Well, Osborne gave the crowd at City Hall what they wanted last month. The evaluation process was imperfect but fair. The zero-based scoring system employed by planning commish Paula Dill was “a gross over-reaction” and “patently unreasonable,” but she was “not corrupt.” And Patricia Simpson – the municipal legalist whose destruction of the score sheets David wanted precipitated the integrity commissioner’s freelance review – was the victim of human error. Yes, the lawyer made a mistake, but it was an honest one, Osborne argued.

He then turned his attention to the likes of David, whose name came up numerous times in the report. The oysterman, with all his suspicions about some plot to snatch Union Station away from the public, was clearly somebody who had to be dealt with. Osborne met with David twice during the course of his review. And the ex-judge had this to say about a fellow who once dreamed of taking his mollusc expertise to a comfy oyster bar tastefully located in a properly refurbished Union Station. “Lawrence David has suggested that there was something sinister in the manner of the preparation of the scores. That makes no sense to me.”
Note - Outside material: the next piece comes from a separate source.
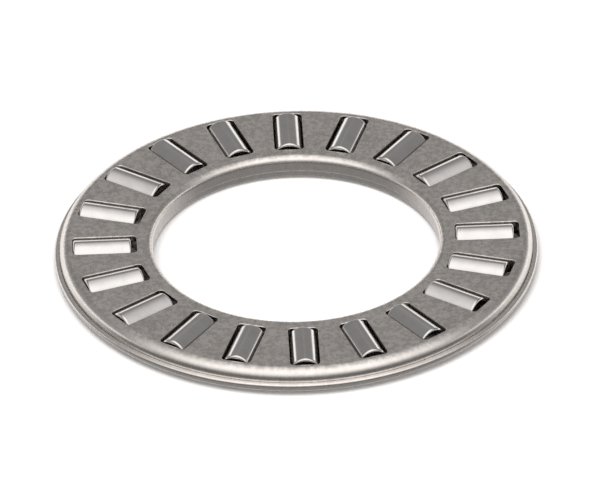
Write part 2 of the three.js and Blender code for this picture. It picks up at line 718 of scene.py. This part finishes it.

Further on in his report the integrity commissioner wrote: “Anyone remotely familiar with the recent history of Union Station will know that mutating conspiracy theories are not in short supply.” He then rejected “the suggestion made by some that the original score sheets were discarded after Mr. David filed his November 15, 2002, freedom of information request.”

Those would be the “original” score sheets with all the zeros on them not the first score sheets that had put LP Heritage ahead of Union Pearson Group. Of course, that was before Dill freaked out over business press reports that the U.S.company’s financial backers were facing some difficulty.
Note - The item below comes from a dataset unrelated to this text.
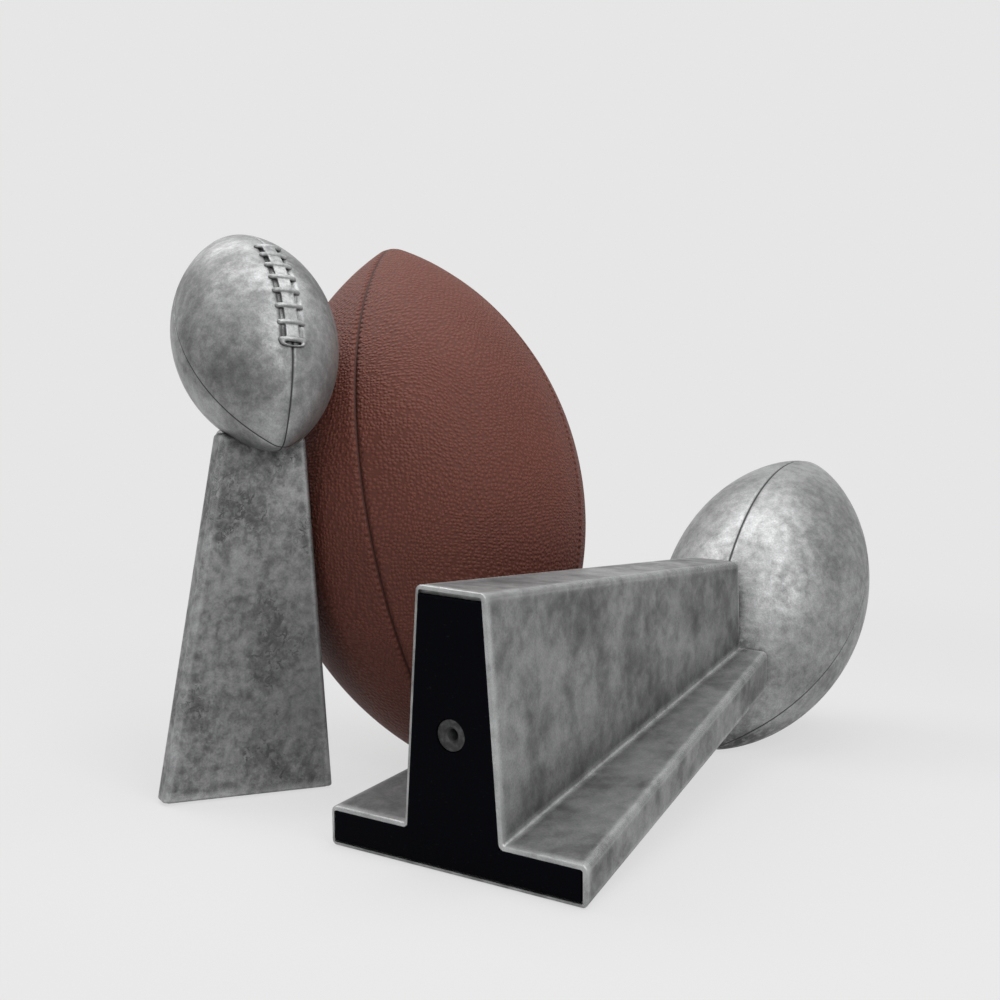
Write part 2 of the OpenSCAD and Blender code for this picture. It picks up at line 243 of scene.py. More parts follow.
def bevelled(piece, kind, test, **settings):
    """Bevels the edges that pass a test, or the edge round the faces that pass it."""
    pick(piece, kind, test)
    if kind == "FACE":
        bpy.ops.mesh.region_to_loop()
    bpy.ops.mesh.bevel(affect="EDGES", **settings)
    bpy.ops.object.mode_set(mode="OBJECT")


def sliced(piece, axis, length, count):
    """Cuts a straight piece across into equal slices, so that it can follow a curve."""
    only(piece)
    bpy.ops.object.mode_set(mode="EDIT")
    for i in range(1, count):
        bpy.ops.mesh.select_all(action="SELECT")
        bpy.ops.mesh.bisect(plane_co=Vector(axis) * ((i / count - 0.5) * length), plane_no=axis)
    bpy.ops.object.mode_set(mode="OBJECT")


def cut_away(piece, name, tool):
    add_modifier(piece, name, "BOOLEAN", object=tool, operation="DIFFERENCE", solver="EXACT")
    bpy.data.objects.remove(tool)


def smooth_at(piece, angle):
    only(piece)
    bpy.ops.object.shade_smooth_by_angle(angle=radians(angle))


# ---- a stand's pieces, upright, with the front edge on y = 0 and the pad's underside on z = 0

def tee_block(name, low, high, outer, front_y, flange_y, root, back, back_y):
    """A T-shaped block: a cube split beside its web, with the web drawn out behind it."""
    deselect()
    bpy.ops.mesh.primitive_cube_add(size=1, location=(0, (front_y + flange_y) / 2, (low + high) / 2),
                                    scale=(2 * outer, flange_y - front_y, high - low))
    block = started(name)
    bpy.ops.object.mode_set(mode="EDIT")
    for x in (-root, root):
        bpy.ops.mesh.select_all(action="SELECT")
        bpy.ops.mesh.bisect(plane_co=(x, 0, 0), plane_no=(1, 0, 0))
    pick(block, "FACE", lambda c, n: n.y > SQUARELY and abs(c.x) < root)
    bpy.ops.mesh.extrude_region_move(TRANSFORM_OT_translate={"value": (0, back_y - flange_y, 0)})
    bpy.ops.transform.resize(value=(back / root, 1, 1), center_override=(0, 0, 0))
    bpy.ops.object.mode_set(mode="OBJECT")
    return block


def pedestal(name, k):
    """The column narrows upwards. Its edges are rounded, and a low rim runs round the pad under its foot."""
    top, foot = PAD_T + k * PEDESTAL_H, PAD_T - RIM_H
    flange_y, back_y = k * FLANGE_FOOT_T, k * (FLANGE_FOOT_T + WEB_FOOT_D)
    root = k * WEB_FOOT_ROOT_W / 2
    column = tee_block(name, foot, top, k * FOOT_W / 2, 0, flange_y, root, k * WEB_FOOT_BACK_W / 2, back_y)
    for v in column.data.vertices:
        if v.co.z < top - NEAR:
            continue
        side = 1 if v.co.x > 0 else -1
        if v.co.y > back_y - NEAR:
            v.co.x, v.co.y = side * k * WEB_TOP_BACK_W / 2, k * (FACE_LEAN + FLANGE_TOP_T + WEB_TOP_D)
            continue
        wide = TOP_W if abs(v.co.x) > root + NEAR else WEB_TOP_ROOT_W
        v.co.x = side * k * wide / 2
        v.co.y = k * (FACE_LEAN + (FLANGE_TOP_T if v.co.y > NEAR else 0))
    only(column)
    bpy.ops.object.mode_set(mode="EDIT")
    bpy.ops.mesh.select_all(action="SELECT")
    bpy.ops.mesh.dissolve_limited(angle_limit=radians(0.5))
    bpy.ops.object.mode_set(mode="OBJECT")

    def in_corner(point):
        return abs(abs(point.x) - root) < NEAR and abs(point.y - flange_y) < NEAR

    # the long edges come first
    weight = column.data.attributes.new("bevel_weight_edge", "FLOAT", "EDGE")
    for e in column.data.edges:
        a, b = (column.data.vertices[i].co for i in e.vertices)
        if abs(a.z - b.z) > top / 2:
            weight.data[e.index].value = JUNCTION_SHARE if in_corner(a) or in_corner(b) else 1.0
    add_modifier(column, "long edges", "BEVEL", limit_method="WEIGHT", width=EDGE_R, segments=5)
    bevelled(column, "FACE", lambda c, n: n.z > SQUARELY, offset=TOP_EDGE_SHARE * EDGE_R, segments=5)
    bevelled(column, "FACE", lambda c, n: n.z < -SQUARELY, offset=FOOT_BEVEL, segments=3)
    pick(column, "FACE", lambda c, n: n.z < -SQUARELY)
    bpy.ops.mesh.inset(thickness=RIM_W, depth=0)
    bpy.ops.mesh.extrude_region_move(TRANSFORM_OT_translate={"value": (0, 0, RIM_H)})
    bpy.ops.object.mode_set(mode="OBJECT")
    for v in column.data.vertices:
        v.co.y = max(v.co.y, FRONT_SLOPE * (PAD_T + FOOT_BEVEL - v.co.z))
    drilled(column, k * INSERT_Y, INSERT_BODY_R + HOLE_GAP, PAD_T + THREAD_L + INSERT_END)
    return column


def drilled(piece, y, radius, depth):
    """A round hole upwards from the floor side."""
    deselect()
    bpy.ops.mesh.primitive_cylinder_add(vertices=64, radius=radius, depth=2 * depth, location=(0, y, 0))
    cut_away(piece, "hole", started("drill"))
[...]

“I know there are many who belong to the conspiracy camp and that nothing I can say will likely cause them to resign,” Osborne declared. “Nonetheless, in fairness to those who suspect the worst, I should proffer some general comment on some of the conspiracy theories that I’ve heard.’ And then he went on about David again. “His interest in Union Station is entirely genuine,’ Osborne said. But he rejected David’s suggestion that his review should have been conducted like a crime scene investigation. After all, no crime was committed.

“In my view, Justice Osborne’s report is libellous and defamatory to me,” David says. “I feel compelled to take action in response. I’m sorry, but I will not take prisoners,” David says.

Councillor Doug Holyday says the threatened lawsuit is just “another attempt at a roadblock to prevent Union Station from getting underway.” Holyday is chair of council’s admin committee, which meets next week to discuss Osborne’s report before a final decision is made.

The integrity commissioner has declined to speak about David’s threatened lawsuit.

Says David, “Council referred the Union Station matter to Justice Osborne because the selection process lacked political legitimacy. I think it is odd and perhaps even perverse that of the four people who came in for a bit of a whipping (in his report), two of them actually had no executive power whatsoever in the process.”

He’s referring to himself and Rita Reynolds, the now former director of the corporate access and privacy office, from whom David learned the fate of the shredded score sheets. Osborne said Reynolds was “experienced, competent and hard-working,” but not a team player. She was sacked by the city clerk two weeks ago and has since intimated that she, too, thinks the integrity commissioner’s remarks were way out of line. You never know. This could end up as a group action.